Orissa mining to e-auction chrome from second quarter


27 APR, 2012, MEERA MOHANTY, ET BUREAU
NEW DELHI: Beginning second quarter, Odisha's state-owned mining firm will e-auction chrome, an ore essential to make stainless steel.

By resorting to auctions, Orissa Mining Corporation is preempting a similar move for iron ore linkages, but more immediately addressing a long pending demand from its suppliers to address the high prices for chrome.

OMC is the primary supplier of chrome ore, which is almost solely mined within Odisha, home to 95-98% of the country's estimated reserves of 66 million tonnes. Only Tata Steel, Balasore Alloys, FACOR and IMFA own chrome mines, leaving OMC as owner of two-thirds of the state's deposits as the monopoly supplier of the raw material.

Chrome is converted into ferrochrome, which in turn is used for steel alloys like stainless steel.

Ferrochrome producers such as Jindal Stainless, Visa Steel, and Rohit Ferro Tech, who set up capacity in the eastern state on commitment of assured supply, have been forced to shut furnaces claiming OMC ore pricing was unviable. Some such as Nav Bharat Ferro Alloys, Aarti Steel have turned conversion agents for companies such as Tata Steel, and others such Jindal Stainless resorted to importing the alloy directly for downstream production, while keeping their own ferrochrome units idle.

"We have been very badly hit by this, and were forced to shut down our five ferrochrome furnaces for 5-6 months last year, and started importing ferrochrome instead from South Africa which turned out to be Rs 7,000-8,000 a tonne cheaper. But it is not very wise particularly in a backward tribal area to keep huge manpower idle for too long," said Subash Singh Virdi, Executive Director responsible for Jindal Stainless' Odisha business. Failing to resolve issues, the industry represented by the All Odisha Steel Federation (AOSF ) and Kalinga Nagar Industries Association (KNIA ), has sought redressal from the High Court at Cuttack, as well as the Competition Commission in the centre.

The differences have been over the pricing modalities adopted by OMC. As a practice, the firm would tender a sample lot, accounting for 2% of its total production, before the start of a quarter. It would then use the highest offer as benchmark, around Rs 15,000-16,000 per tonne last year, for its entire production over the next three months offered to empanelled members.

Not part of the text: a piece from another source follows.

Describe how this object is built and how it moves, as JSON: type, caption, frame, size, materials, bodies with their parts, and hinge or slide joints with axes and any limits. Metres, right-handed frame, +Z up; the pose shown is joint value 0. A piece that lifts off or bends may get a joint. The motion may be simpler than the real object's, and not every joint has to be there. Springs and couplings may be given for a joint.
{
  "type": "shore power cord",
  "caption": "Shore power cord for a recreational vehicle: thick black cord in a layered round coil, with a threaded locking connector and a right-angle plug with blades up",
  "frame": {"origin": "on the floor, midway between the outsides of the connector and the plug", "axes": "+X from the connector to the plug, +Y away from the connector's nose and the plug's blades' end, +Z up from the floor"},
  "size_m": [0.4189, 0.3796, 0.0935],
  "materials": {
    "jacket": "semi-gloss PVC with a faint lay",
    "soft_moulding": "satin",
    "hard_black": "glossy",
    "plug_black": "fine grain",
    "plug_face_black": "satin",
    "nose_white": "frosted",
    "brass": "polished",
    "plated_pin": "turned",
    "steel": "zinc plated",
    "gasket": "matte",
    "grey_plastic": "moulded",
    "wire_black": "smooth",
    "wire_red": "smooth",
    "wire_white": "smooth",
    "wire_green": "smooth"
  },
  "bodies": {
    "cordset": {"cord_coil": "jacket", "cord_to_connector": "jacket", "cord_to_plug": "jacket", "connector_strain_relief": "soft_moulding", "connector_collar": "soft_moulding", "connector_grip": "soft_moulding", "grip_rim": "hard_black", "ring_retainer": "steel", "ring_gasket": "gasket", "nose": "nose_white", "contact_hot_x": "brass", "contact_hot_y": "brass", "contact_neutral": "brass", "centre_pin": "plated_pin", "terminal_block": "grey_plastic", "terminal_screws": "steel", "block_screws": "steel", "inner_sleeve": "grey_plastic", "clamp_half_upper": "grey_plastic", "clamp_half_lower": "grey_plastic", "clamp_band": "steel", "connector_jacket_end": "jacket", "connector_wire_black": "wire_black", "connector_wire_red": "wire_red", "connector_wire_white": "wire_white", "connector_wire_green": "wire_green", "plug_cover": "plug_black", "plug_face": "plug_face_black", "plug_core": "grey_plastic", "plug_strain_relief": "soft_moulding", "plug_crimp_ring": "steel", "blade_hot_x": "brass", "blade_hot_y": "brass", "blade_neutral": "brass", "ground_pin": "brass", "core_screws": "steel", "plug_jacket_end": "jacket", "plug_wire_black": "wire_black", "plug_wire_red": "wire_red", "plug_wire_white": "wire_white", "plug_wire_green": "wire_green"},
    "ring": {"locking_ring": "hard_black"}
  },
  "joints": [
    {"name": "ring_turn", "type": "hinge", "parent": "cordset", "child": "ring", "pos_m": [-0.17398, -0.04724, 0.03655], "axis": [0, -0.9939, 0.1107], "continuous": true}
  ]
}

"For such units, OMC is the only supplier and OMC is exploiting their dominant and monopoly status in best possible manner. In the process, OMC is making super-natural profit which is almost 20 times of their raising cost of around 800 per tonne," said P L Kandoi, President, KNIA

The user industry had complained that the tender was generally snapped up by players from Jammu, who enjoyed many other tax, excise incentives and reduced power tariffs ( 3 until recently against 5 in Odisha).

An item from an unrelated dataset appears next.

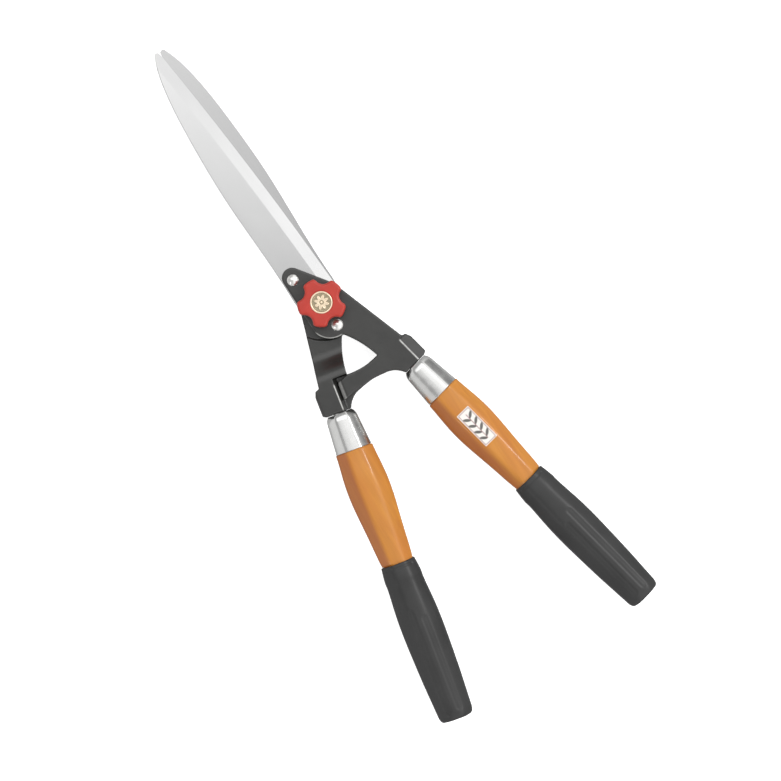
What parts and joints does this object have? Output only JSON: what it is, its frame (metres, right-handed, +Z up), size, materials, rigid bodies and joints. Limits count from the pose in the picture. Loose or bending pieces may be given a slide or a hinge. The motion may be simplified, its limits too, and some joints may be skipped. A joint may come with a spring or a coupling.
{
  "type": "hedge shears",
  "caption": "Hand hedge shears with two riveted blades on forged arms, stop horns, ferruled wooden handles with rubber grips and a lobed tension knob on the pivot.",
  "frame": {"origin": "on the pivot axis, at the flat face of the pivot bolt's head, which is the plane the shears rest on", "axes": "+Z up along the pivot axis towards the knob, +Y towards the blade tips, +X towards the upper half's handle"},
  "size_m": [0.199, 0.5609, 0.0368],
  "materials": {
    "blade_steel": "ground flat and polished",
    "arm_paint": "black semi-gloss paint over forged steel",
    "rivet_steel": "bright domed heads",
    "ferrule_alu": "bright polished",
    "handle_wood": "orange-brown gloss varnish",
    "grip_rubber": "dull black",
    "zinc_steel": "zinc plated",
    "bush_brass": "turned",
    "knob_plastic": "moulded red",
    "medallion_metal": "stamped, pale gold rim with darker field",
    "label_paper": "printed white sticker"
  },
  "bodies": {
    "lower_half": {"rear_blade": "blade_steel", "rear_arm": "arm_paint", "rear_rivets": "rivet_steel", "left_ferrule": "ferrule_alu", "left_handle": "handle_wood", "left_grip": "grip_rubber", "pivot_bolt": "zinc_steel", "bolt_head_washer": "zinc_steel", "spring_washer": "zinc_steel"},
    "upper_half": {"front_blade": "blade_steel", "front_arm": "arm_paint", "front_rivets": "rivet_steel", "right_ferrule": "ferrule_alu", "right_handle": "handle_wood", "right_grip": "grip_rubber", "pivot_bush": "bush_brass", "handle_label": "label_paper"},
    "pressure_washer": {"thrust_washer": "zinc_steel"},
    "knob": {"tension_knob": "knob_plastic", "knob_nut": "zinc_steel", "knob_medallion": "medallion_metal"}
  },
  "joints": [
    {"name": "blade_pivot", "type": "hinge", "parent": "lower_half", "child": "upper_half", "pos_m": [0, 0, 0.015], "axis": [0, 0, 1], "range_deg": [0, 70]},
    {"name": "knob_lift", "type": "slide", "parent": "lower_half", "child": "pressure_washer", "axis": [0, 0, 1], "range_m": [0, 0.0009375], "deforming": ["spring_washer"]},
    {"name": "knob_turn", "type": "hinge", "parent": "pressure_washer", "child": "knob", "pos_m": [0, 0, 0.028], "axis": [0, 0, 1], "range_deg": [0, 270]}
  ],
  "couplings": [
    {"joint": "knob_lift", "follows": "knob_turn", "m_per_rad": 0.00019894}
  ]
}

The industry says ferrochrome production is highly power intensive, requiring 4,000 units for a tonne. At that price ( Rs 15,000), the input costs were too high to bear for ferrochrome and stainless makers in Odisha in particular. Kandoi claims it will bleed industries to bankruptcy. The standoff led to the players not lifting any of OMC's expensive ore during July-Sept 2011.

During the financial year, claims KNIA, OMC sold just 43% of the 5,20,000 tonnes offered. Planned downstream plants and expansion have also been put on hold. OMC chairman Manoj Ahuja, who also serves as the state's Secretary for Steel and Mines said that the system for bidding could be in place before the next quarter. Odisha, which has been very proactive in fixing its mining sector, has been considering adopting the monitored online auction of iron ore in Karnataka, introduced under Supreme Court order while mining remains banned.

The industry had wanted OMC to go back to its pre-2007 practice of pricing chrome on the basis of sale price of state ferrochrome from state-owned IDCOL Ferro Chrome & Alloys Ltd, or the price at which Steel Authority of India buys ferrochrome.